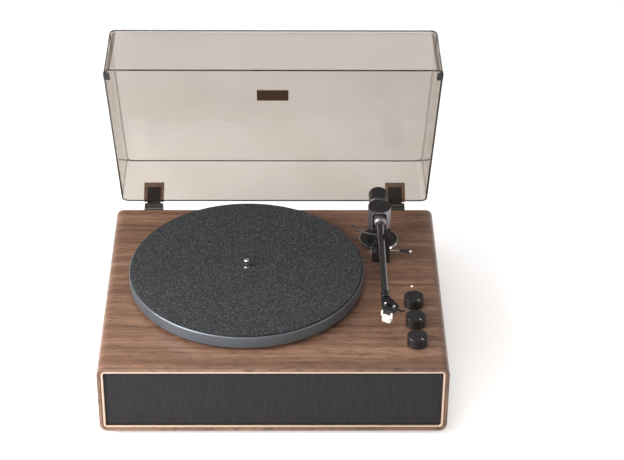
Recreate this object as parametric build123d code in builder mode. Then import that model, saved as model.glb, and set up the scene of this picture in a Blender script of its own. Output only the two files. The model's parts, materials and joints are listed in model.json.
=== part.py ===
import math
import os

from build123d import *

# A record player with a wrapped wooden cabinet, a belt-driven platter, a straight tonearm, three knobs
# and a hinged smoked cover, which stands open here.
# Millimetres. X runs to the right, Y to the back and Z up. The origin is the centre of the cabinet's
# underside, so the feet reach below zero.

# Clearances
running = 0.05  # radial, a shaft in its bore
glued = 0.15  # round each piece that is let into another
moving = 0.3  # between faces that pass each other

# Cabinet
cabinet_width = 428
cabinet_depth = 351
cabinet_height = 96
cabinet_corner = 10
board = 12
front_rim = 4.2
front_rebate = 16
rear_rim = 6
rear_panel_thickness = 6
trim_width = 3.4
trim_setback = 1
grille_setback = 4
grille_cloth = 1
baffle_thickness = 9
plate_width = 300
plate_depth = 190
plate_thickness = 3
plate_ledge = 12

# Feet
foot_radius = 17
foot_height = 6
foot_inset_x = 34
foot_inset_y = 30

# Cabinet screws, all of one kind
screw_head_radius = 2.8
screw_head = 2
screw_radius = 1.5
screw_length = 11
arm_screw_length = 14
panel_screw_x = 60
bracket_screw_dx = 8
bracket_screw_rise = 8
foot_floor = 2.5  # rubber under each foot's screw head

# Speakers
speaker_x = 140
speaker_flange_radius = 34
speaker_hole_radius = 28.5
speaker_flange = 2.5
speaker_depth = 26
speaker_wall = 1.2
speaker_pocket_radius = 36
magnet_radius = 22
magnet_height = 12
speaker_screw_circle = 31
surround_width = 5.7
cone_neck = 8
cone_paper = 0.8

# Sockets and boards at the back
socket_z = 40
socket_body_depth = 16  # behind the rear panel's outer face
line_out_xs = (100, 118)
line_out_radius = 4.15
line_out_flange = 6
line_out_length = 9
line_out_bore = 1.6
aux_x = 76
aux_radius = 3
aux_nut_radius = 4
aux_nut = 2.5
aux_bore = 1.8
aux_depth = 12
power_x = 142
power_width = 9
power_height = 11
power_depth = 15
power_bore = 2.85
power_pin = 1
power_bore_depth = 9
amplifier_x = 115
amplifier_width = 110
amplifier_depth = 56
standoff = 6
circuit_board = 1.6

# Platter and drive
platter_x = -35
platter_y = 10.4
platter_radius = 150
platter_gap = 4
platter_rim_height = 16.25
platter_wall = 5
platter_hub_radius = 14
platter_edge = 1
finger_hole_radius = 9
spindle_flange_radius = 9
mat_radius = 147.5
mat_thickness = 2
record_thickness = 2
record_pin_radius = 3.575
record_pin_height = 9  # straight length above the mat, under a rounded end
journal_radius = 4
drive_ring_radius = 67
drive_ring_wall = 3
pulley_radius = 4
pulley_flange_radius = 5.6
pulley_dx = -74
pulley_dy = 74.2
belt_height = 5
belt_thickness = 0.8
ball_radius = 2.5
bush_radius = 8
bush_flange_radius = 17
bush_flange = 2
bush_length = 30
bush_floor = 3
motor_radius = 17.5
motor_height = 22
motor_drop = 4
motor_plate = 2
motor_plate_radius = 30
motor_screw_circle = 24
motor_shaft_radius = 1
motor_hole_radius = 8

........

§ **What the task requires**
Restate, word for word and with nothing added, the lines from the first line of the listing through the one where "plate_ledge = 12" stands.

§ **Exercise solution**
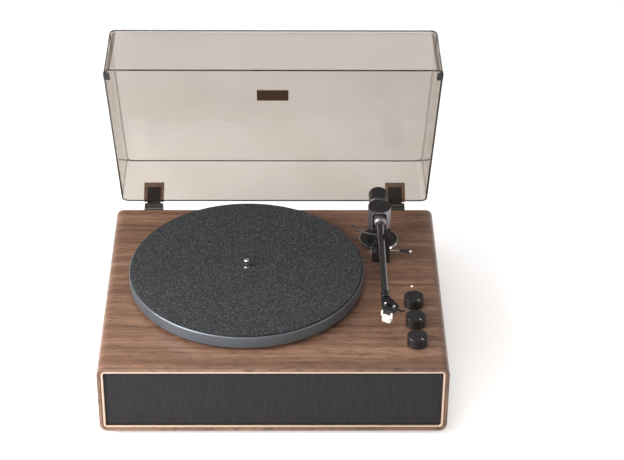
Recreate this object as parametric build123d code in builder mode. Then import that model, saved as model.glb, and set up the scene of this picture in a Blender script of its own. Output only the two files. The model's parts, materials and joints are listed in model.json.
=== part.py ===
import math
import os

from build123d import *

# A record player with a wrapped wooden cabinet, a belt-driven platter, a straight tonearm, three knobs
# and a hinged smoked cover, which stands open here.
# Millimetres. X runs to the right, Y to the back and Z up. The origin is the centre of the cabinet's
# underside, so the feet reach below zero.

# Clearances
running = 0.05  # radial, a shaft in its bore
glued = 0.15  # round each piece that is let into another
moving = 0.3  # between faces that pass each other

# Cabinet
cabinet_width = 428
cabinet_depth = 351
cabinet_height = 96
cabinet_corner = 10
board = 12
front_rim = 4.2
front_rebate = 16
rear_rim = 6
rear_panel_thickness = 6
trim_width = 3.4
trim_setback = 1
grille_setback = 4
grille_cloth = 1
baffle_thickness = 9
plate_width = 300
plate_depth = 190
plate_thickness = 3
plate_ledge = 12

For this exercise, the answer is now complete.